> _Objective_: Copy every line of the material below word for word.

> _Listed records_:

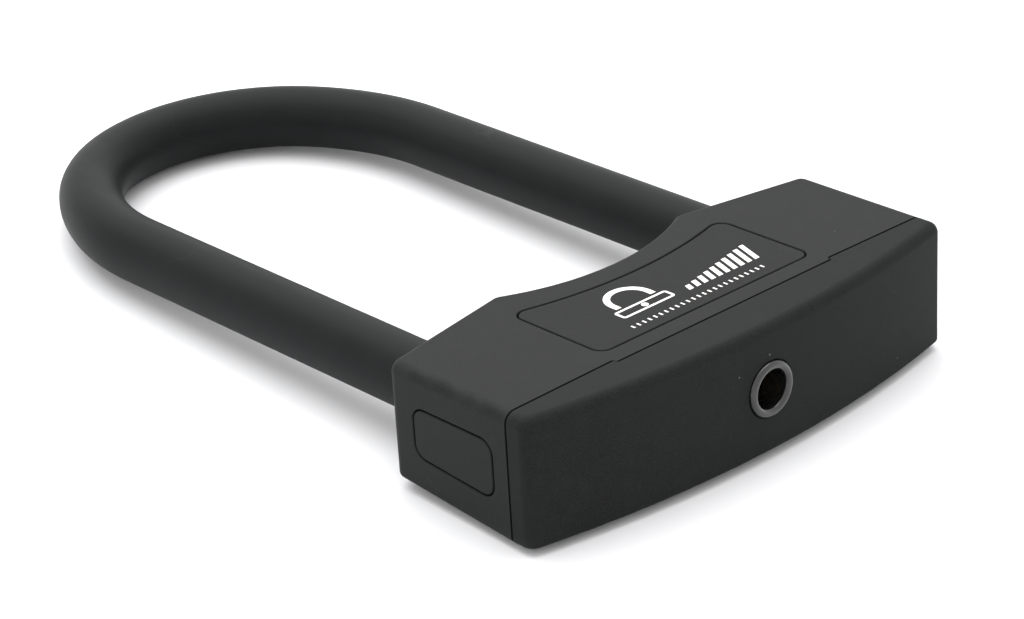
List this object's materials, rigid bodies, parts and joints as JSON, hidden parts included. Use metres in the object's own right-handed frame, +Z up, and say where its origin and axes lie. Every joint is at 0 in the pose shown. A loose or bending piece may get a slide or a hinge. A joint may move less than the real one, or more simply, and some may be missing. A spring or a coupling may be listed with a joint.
{
  "type": "bicycle u lock",
  "caption": "Compact bicycle U lock with a coated bent shackle, a waisted crossbar casing, and a key cylinder that drives a bolt into each leg.",
  "frame": {"origin": "middle of the crossbar's underside, under the crossbar's own width centre and 24 mm behind the middle of the key face", "axes": "+X along the crossbar, +Y from the key face towards the shackle's bend, +Z up from the underside to the label"},
  "size_m": [0.12, 0.2112, 0.028],
  "materials": {
    "shell_plastic": "fine spark texture, near black",
    "cover_plastic": "fine spark texture, near black",
    "label_plastic": "smoother satin, near black",
    "plug_plastic": "satin, near black",
    "ring_gloss": "gloss black",
    "sleeve_rubber": "soft matt coating, near black",
    "seal_rubber": "matt black",
    "rod_steel": "hardened bar",
    "case_steel": "plain steel",
    "fastener_steel": "plain steel",
    "hard_steel": "hardened steel",
    "cylinder_brass": "machined brass"
  },
  "bodies": {
    "lock_body": {"main_shell": "shell_plastic", "key_side_cover": "cover_plastic", "label_plate": "label_plastic", "end_plug_left": "plug_plastic", "end_plug_right": "plug_plastic", "keyhole_ring": "ring_gloss", "steel_case": "case_steel", "channel_plug_left": "case_steel", "channel_plug_right": "case_steel", "front_plate": "case_steel", "plate_screws": "fastener_steel", "shell_screws": "fastener_steel", "cylinder_barrel": "cylinder_brass", "anti_drill_disc": "hard_steel", "barrel_pins": "fastener_steel", "leg_seal_left": "seal_rubber", "leg_seal_right": "seal_rubber"},
    "shackle": {"shackle_rod": "rod_steel", "shackle_sleeve": "sleeve_rubber"},
    "plug": {"plug_core": "cylinder_brass", "lock_discs": "cylinder_brass", "disc_spacers": "hard_steel", "sidebar": "hard_steel", "scroll_cam": "hard_steel", "plug_circlip": "fastener_steel"},
    "bolt_left": {"bolt_left": "hard_steel", "bolt_pin_left": "hard_steel"},
    "bolt_right": {"bolt_right": "hard_steel", "bolt_pin_right": "hard_steel"}
  },
  "joints": [
    {"name": "shackle_lift", "type": "slide", "parent": "lock_body", "child": "shackle", "axis": [0, 1, 0], "range_m": [0, 0.034]},
    {"name": "plug_turn", "type": "hinge", "parent": "lock_body", "child": "plug", "pos_m": [0, -0.006, 0.014], "axis": [0, -1, 0], "range_deg": [0, 90]},
    {"name": "bolt_left_slide", "type": "slide", "parent": "lock_body", "child": "bolt_left", "axis": [-1, 0, 0], "range_m": [0, 0.0036]},
    {"name": "bolt_right_slide", "type": "slide", "parent": "lock_body", "child": "bolt_right", "axis": [1, 0, 0], "range_m": [0, 0.0036]}
  ],
  "couplings": [
    {"joint": "plug_turn", "follows": "bolt_right_slide", "rad_per_m": 436.33},
    {"joint": "bolt_left_slide", "follows": "bolt_right_slide", "ratio": 1}
  ]
}
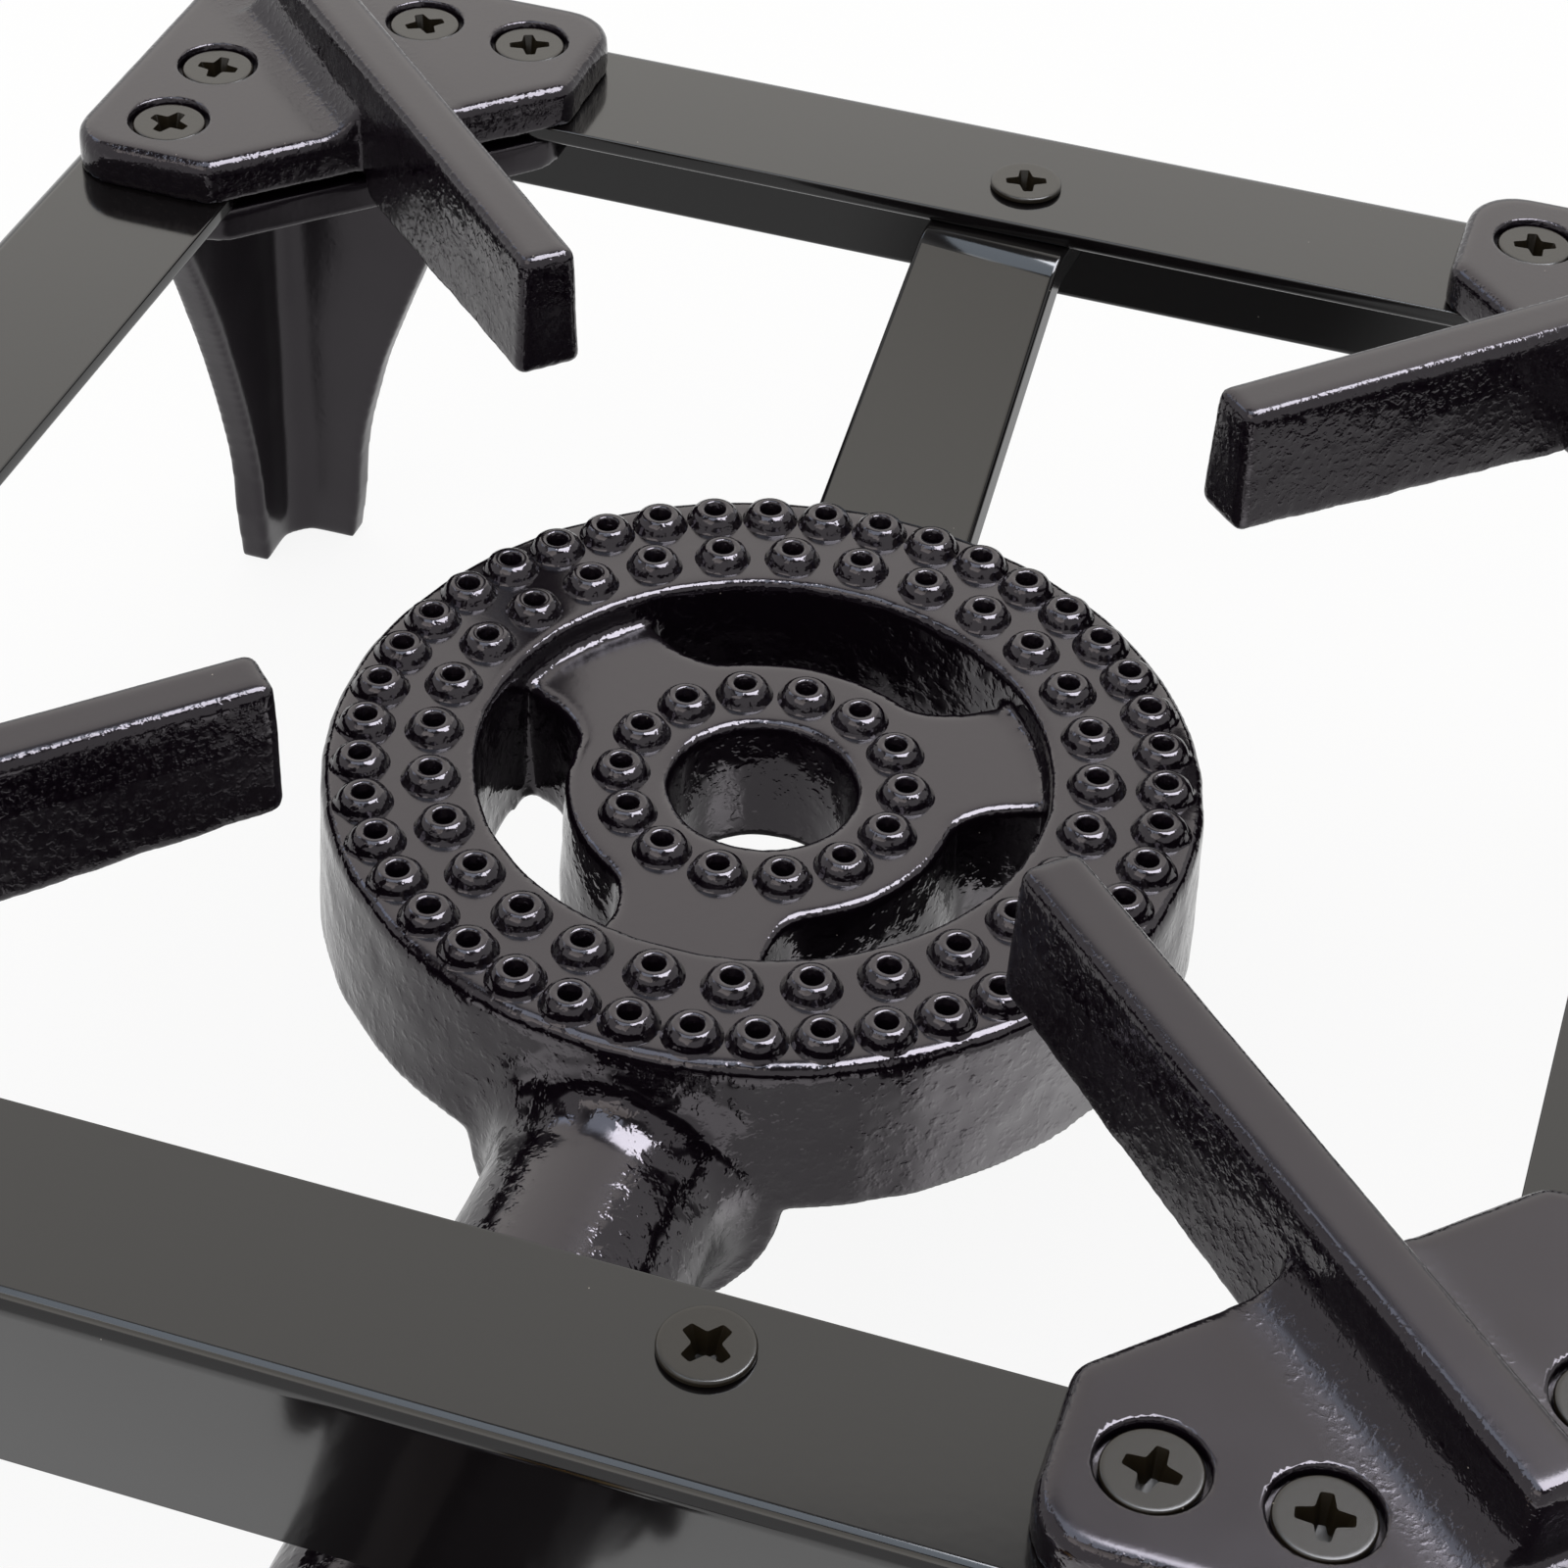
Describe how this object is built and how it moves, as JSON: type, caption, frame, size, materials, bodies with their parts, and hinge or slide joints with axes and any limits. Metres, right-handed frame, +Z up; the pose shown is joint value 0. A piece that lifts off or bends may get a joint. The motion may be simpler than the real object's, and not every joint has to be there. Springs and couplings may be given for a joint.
{
  "type": "single burner gas cooker",
  "caption": "Low square gas boiling ring: angle iron frame on cast legs, cast pan supports, a cast ring burner and a gas tap.",
  "frame": {"origin": "on the floor, under the middle of the whole cooker's box", "axes": "+Z up; +Y from the gas tap and the front rail towards the back rail; +X to the right seen from the front"},
  "size_m": [0.4, 0.586, 0.18],
  "materials": {
    "frame_paint": "satin dark grey stove enamel",
    "black_enamel": "glossy black enamel over sand-cast iron",
    "blackened_steel": "blackened steel",
    "brass": "machined brass",
    "plated_steel": "zinc plated steel",
    "shutter_metal": "cast and turned aluminium",
    "handle_plastic": "moulded heat-resistant plastic"
  },
  "bodies": {
    "root": {"rail_front": "frame_paint", "rail_right": "frame_paint", "rail_back": "frame_paint", "rail_left": "frame_paint", "pan_support_front_left": "black_enamel", "pan_support_front_right": "black_enamel", "pan_support_back_right": "black_enamel", "pan_support_back_left": "black_enamel", "leg_front_left": "black_enamel", "leg_front_right": "black_enamel", "leg_back_right": "black_enamel", "leg_back_left": "black_enamel", "corner_screws": "blackened_steel", "corner_nuts": "blackened_steel", "burner_ring": "black_enamel", "ring_inner_wall": "black_enamel", "burner_hub": "black_enamel", "hub_inner_wall": "black_enamel", "mixing_tube": "black_enamel", "injector_bridge": "black_enamel", "burner_strap_back": "frame_paint", "burner_strap_front": "frame_paint", "strap_screws": "blackened_steel", "strap_nuts": "blackened_steel", "burner_bolts": "blackened_steel", "injector_holder": "brass", "holder_lock_nut": "brass", "injector": "brass", "tap_body": "brass", "hose_nozzle": "brass"},
    "air_shutter": {"air_shutter": "shutter_metal"},
    "tap": {"tap_plug": "brass", "plug_washer": "plated_steel", "plug_spring": "plated_steel", "plug_nut": "plated_steel", "tap_handle": "handle_plastic", "handle_screw": "plated_steel"}
  },
  "joints": [
    {"name": "air_shutter_slide", "type": "slide", "parent": "root", "child": "air_shutter", "axis": [0, -1, 0], "range_m": [0, 0.012]},
    {"name": "tap_turn", "type": "hinge", "parent": "root", "child": "tap", "pos_m": [0, -0.239, 0.1055], "axis": [0, 0, -1], "range_deg": [0, 90]}
  ]
}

> _Final result_:
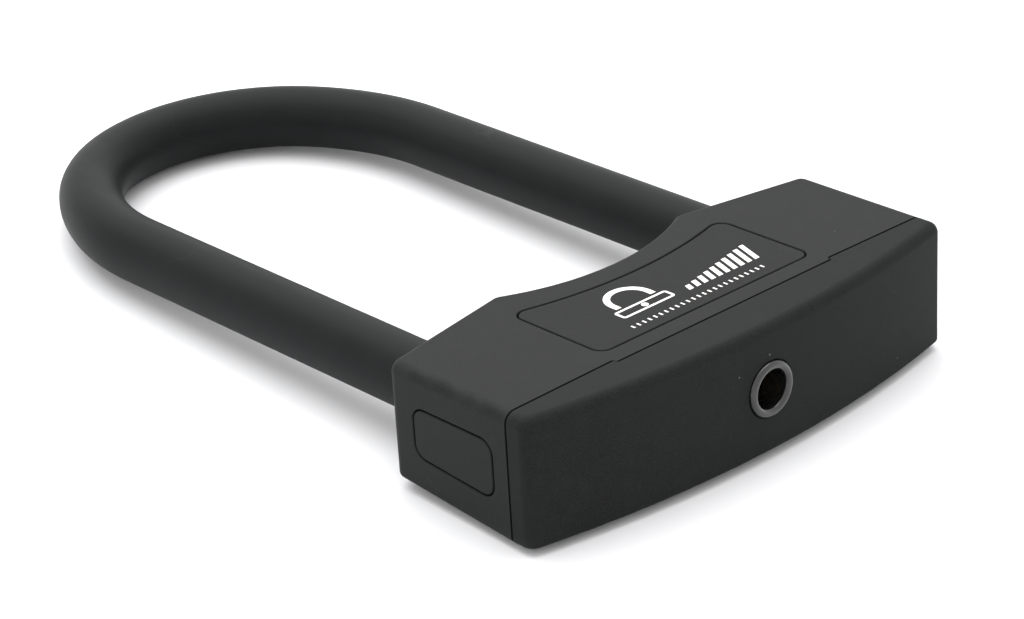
List this object's materials, rigid bodies, parts and joints as JSON, hidden parts included. Use metres in the object's own right-handed frame, +Z up, and say where its origin and axes lie. Every joint is at 0 in the pose shown. A loose or bending piece may get a slide or a hinge. A joint may move less than the real one, or more simply, and some may be missing. A spring or a coupling may be listed with a joint.
{
  "type": "bicycle u lock",
  "caption": "Compact bicycle U lock with a coated bent shackle, a waisted crossbar casing, and a key cylinder that drives a bolt into each leg.",
  "frame": {"origin": "middle of the crossbar's underside, under the crossbar's own width centre and 24 mm behind the middle of the key face", "axes": "+X along the crossbar, +Y from the key face towards the shackle's bend, +Z up from the underside to the label"},
  "size_m": [0.12, 0.2112, 0.028],
  "materials": {
    "shell_plastic": "fine spark texture, near black",
    "cover_plastic": "fine spark texture, near black",
    "label_plastic": "smoother satin, near black",
    "plug_plastic": "satin, near black",
    "ring_gloss": "gloss black",
    "sleeve_rubber": "soft matt coating, near black",
    "seal_rubber": "matt black",
    "rod_steel": "hardened bar",
    "case_steel": "plain steel",
    "fastener_steel": "plain steel",
    "hard_steel": "hardened steel",
    "cylinder_brass": "machined brass"
  },
  "bodies": {
    "lock_body": {"main_shell": "shell_plastic", "key_side_cover": "cover_plastic", "label_plate": "label_plastic", "end_plug_left": "plug_plastic", "end_plug_right": "plug_plastic", "keyhole_ring": "ring_gloss", "steel_case": "case_steel", "channel_plug_left": "case_steel", "channel_plug_right": "case_steel", "front_plate": "case_steel", "plate_screws": "fastener_steel", "shell_screws": "fastener_steel", "cylinder_barrel": "cylinder_brass", "anti_drill_disc": "hard_steel", "barrel_pins": "fastener_steel", "leg_seal_left": "seal_rubber", "leg_seal_right": "seal_rubber"},
    "shackle": {"shackle_rod": "rod_steel", "shackle_sleeve": "sleeve_rubber"},
    "plug": {"plug_core": "cylinder_brass", "lock_discs": "cylinder_brass", "disc_spacers": "hard_steel", "sidebar": "hard_steel", "scroll_cam": "hard_steel", "plug_circlip": "fastener_steel"},
    "bolt_left": {"bolt_left": "hard_steel", "bolt_pin_left": "hard_steel"},
    "bolt_right": {"bolt_right": "hard_steel", "bolt_pin_right": "hard_steel"}
  },
  "joints": [
    {"name": "shackle_lift", "type": "slide", "parent": "lock_body", "child": "shackle", "axis": [0, 1, 0], "range_m": [0, 0.034]},
    {"name": "plug_turn", "type": "hinge", "parent": "lock_body", "child": "plug", "pos_m": [0, -0.006, 0.014], "axis": [0, -1, 0], "range_deg": [0, 90]},
    {"name": "bolt_left_slide", "type": "slide", "parent": "lock_body", "child": "bolt_left", "axis": [-1, 0, 0], "range_m": [0, 0.0036]},
    {"name": "bolt_right_slide", "type": "slide", "parent": "lock_body", "child": "bolt_right", "axis": [1, 0, 0], "range_m": [0, 0.0036]}
  ],
  "couplings": [
    {"joint": "plug_turn", "follows": "bolt_right_slide", "rad_per_m": 436.33},
    {"joint": "bolt_left_slide", "follows": "bolt_right_slide", "ratio": 1}
  ]
}
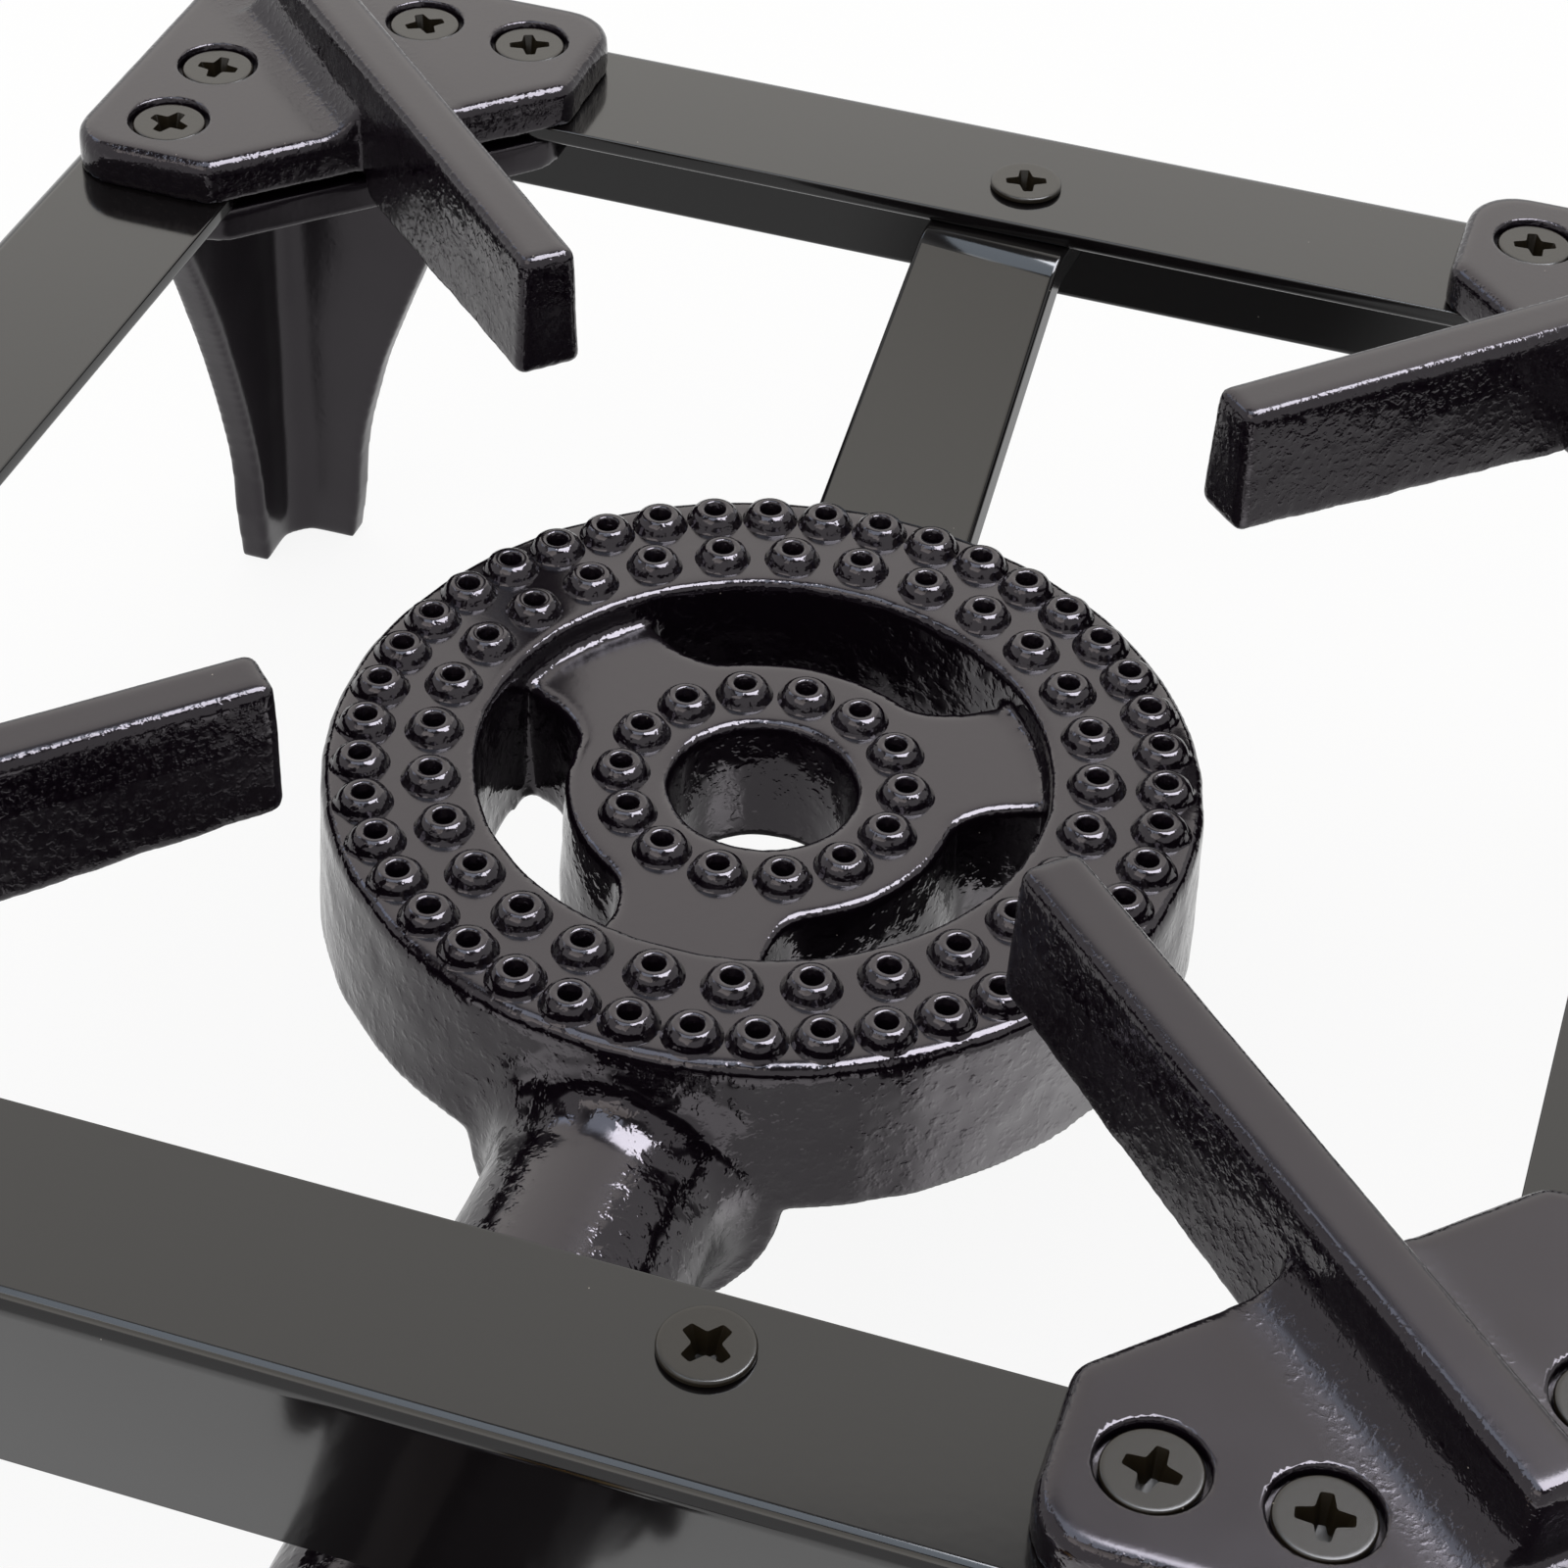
Describe how this object is built and how it moves, as JSON: type, caption, frame, size, materials, bodies with their parts, and hinge or slide joints with axes and any limits. Metres, right-handed frame, +Z up; the pose shown is joint value 0. A piece that lifts off or bends may get a joint. The motion may be simpler than the real object's, and not every joint has to be there. Springs and couplings may be given for a joint.
{
  "type": "single burner gas cooker",
  "caption": "Low square gas boiling ring: angle iron frame on cast legs, cast pan supports, a cast ring burner and a gas tap.",
  "frame": {"origin": "on the floor, under the middle of the whole cooker's box", "axes": "+Z up; +Y from the gas tap and the front rail towards the back rail; +X to the right seen from the front"},
  "size_m": [0.4, 0.586, 0.18],
  "materials": {
    "frame_paint": "satin dark grey stove enamel",
    "black_enamel": "glossy black enamel over sand-cast iron",
    "blackened_steel": "blackened steel",
    "brass": "machined brass",
    "plated_steel": "zinc plated steel",
    "shutter_metal": "cast and turned aluminium",
    "handle_plastic": "moulded heat-resistant plastic"
  },
  "bodies": {
    "root": {"rail_front": "frame_paint", "rail_right": "frame_paint", "rail_back": "frame_paint", "rail_left": "frame_paint", "pan_support_front_left": "black_enamel", "pan_support_front_right": "black_enamel", "pan_support_back_right": "black_enamel", "pan_support_back_left": "black_enamel", "leg_front_left": "black_enamel", "leg_front_right": "black_enamel", "leg_back_right": "black_enamel", "leg_back_left": "black_enamel", "corner_screws": "blackened_steel", "corner_nuts": "blackened_steel", "burner_ring": "black_enamel", "ring_inner_wall": "black_enamel", "burner_hub": "black_enamel", "hub_inner_wall": "black_enamel", "mixing_tube": "black_enamel", "injector_bridge": "black_enamel", "burner_strap_back": "frame_paint", "burner_strap_front": "frame_paint", "strap_screws": "blackened_steel", "strap_nuts": "blackened_steel", "burner_bolts": "blackened_steel", "injector_holder": "brass", "holder_lock_nut": "brass", "injector": "brass", "tap_body": "brass", "hose_nozzle": "brass"},
    "air_shutter": {"air_shutter": "shutter_metal"},
    "tap": {"tap_plug": "brass", "plug_washer": "plated_steel", "plug_spring": "plated_steel", "plug_nut": "plated_steel", "tap_handle": "handle_plastic", "handle_screw": "plated_steel"}
  },
  "joints": [
    {"name": "air_shutter_slide", "type": "slide", "parent": "root", "child": "air_shutter", "axis": [0, -1, 0], "range_m": [0, 0.012]},
    {"name": "tap_turn", "type": "hinge", "parent": "root", "child": "tap", "pos_m": [0, -0.239, 0.1055], "axis": [0, 0, -1], "range_deg": [0, 90]}
  ]
}